Is it true that the conditions that define any proper subspace $S$ of a vector space $V$, with $\dim(V)<+\infty$, can be express as a homogeneous system of linear equation?
Let $S=\{(x,y)\in\mathbb{R}^2: e^{x}=1\}$, the condition that defines $S$ is the non linear equation $e^{x}=1$, but it is equivalent to $x=0$, so $S=\{(x,y)\in\mathbb{R}^2: x=0\}$ ($S$ is clearly a subspace of $\mathbb{R}^2$).

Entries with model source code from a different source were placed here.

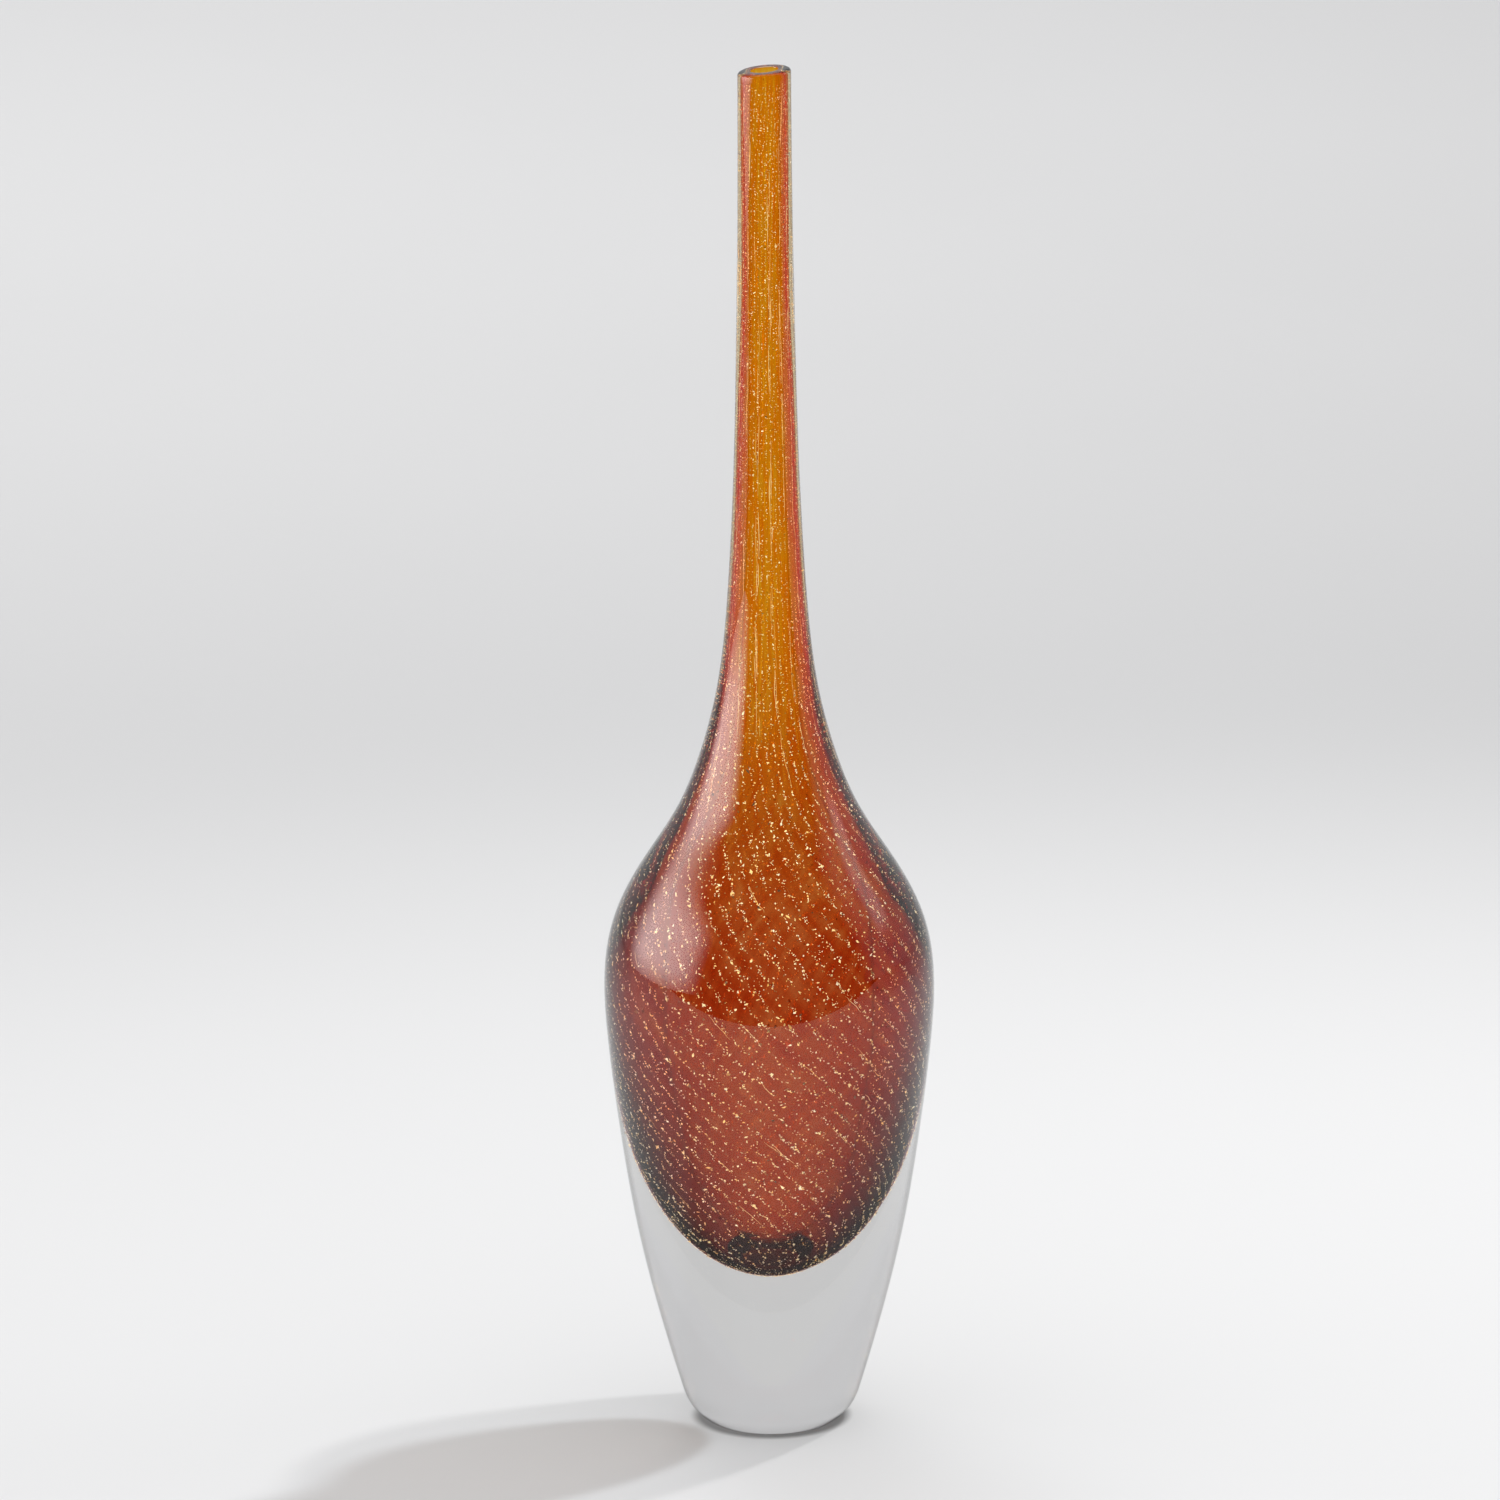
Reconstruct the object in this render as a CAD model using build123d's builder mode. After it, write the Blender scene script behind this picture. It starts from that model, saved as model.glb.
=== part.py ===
"""Glass bud vase: a clear outer gather cased over a thin bubble of gold fleck, ruby and amber glass.

Millimetres, +Z up, origin at the centre of the ground foot. Every layer is turned about Z and fused to
the next one, so each layer's inner outline is the same curve as the outer outline of the one inside it.
"""
import os
from math import radians, tan

from build123d import *

os.makedirs("parts", exist_ok=True)

# Driving sizes
height = 420.0
foot_radius = 20.0
belly_radius = 50.0
belly_height = 137.0
neck_radius = 8.0
bore_radius = 4.2
bore_length = 60.0
lip_slant = 5.0           # degrees the lip is out of level, high on the +X side
lip_round = 1.3           # fire-polished outer edge of the lip
mouth_round = 0.25        # fire-polished inner edge of the lip
rim_share = 0.7           # most of its own wall that either round may take

# Wall of each coloured layer, counted outward from the air cavity
amber_wall = 0.5
ruby_wall = 0.7
fleck_wall = 0.2

# The air cavity: a long straight bore that opens into an egg-shaped bubble
cavity_radius = 32.7
cavity_height = 136.0
cavity_floor = 53.0

# Outer outline of the clear gather from the ground foot up to the lip, as radius and height
outer_outline = [
    (foot_radius, 0.0),
    (24.3, 4.0),
    (27.8, 12.0),
    (33.0, 30.0),
    (40.3, 60.0),
    (45.9, 94.0),
    (belly_radius - 0.7, belly_height - 14.0),
    (belly_radius, belly_height),
    (47.5, 156.0),
    (39.0, 174.0),
    (27.7, 192.0),
    (20.4, 210.0),
    (15.7, 228.0),
    (11.8, 261.0),
    (9.8, 300.0),
    (8.8, 342.0),
    (8.2, 380.0),
    (neck_radius, height),
]

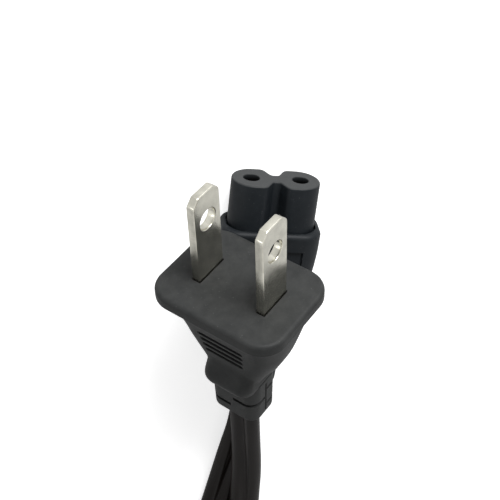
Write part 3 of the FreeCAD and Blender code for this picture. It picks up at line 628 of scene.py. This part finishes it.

Another expample: let $$S=\{(x,y)\in\mathbb{R}^2: x^2-2x y+y^2=0\}$$
In this case, the condition that defines the elements of $S$ is $x^2-2x y+y^2=0$ witch is equivalent to the equation $(x-y)^2=0\ \ \ \to \ \ \ x-y=0$, so $S$ can be express as $$S=\{(x,y)\in\mathbb{R}^2: x-y=0\}$$ and it's easy to prove that it is a subspace of $\mathbb{R}^2$.
It seems to me that the response is positive if $V=\mathbb{R}^n$, but what can I say if $V$ is a polynomial vector space, or a matrix vector space? I know, maybe it's a silly question, but I would like to know that it's true or not. Thanks.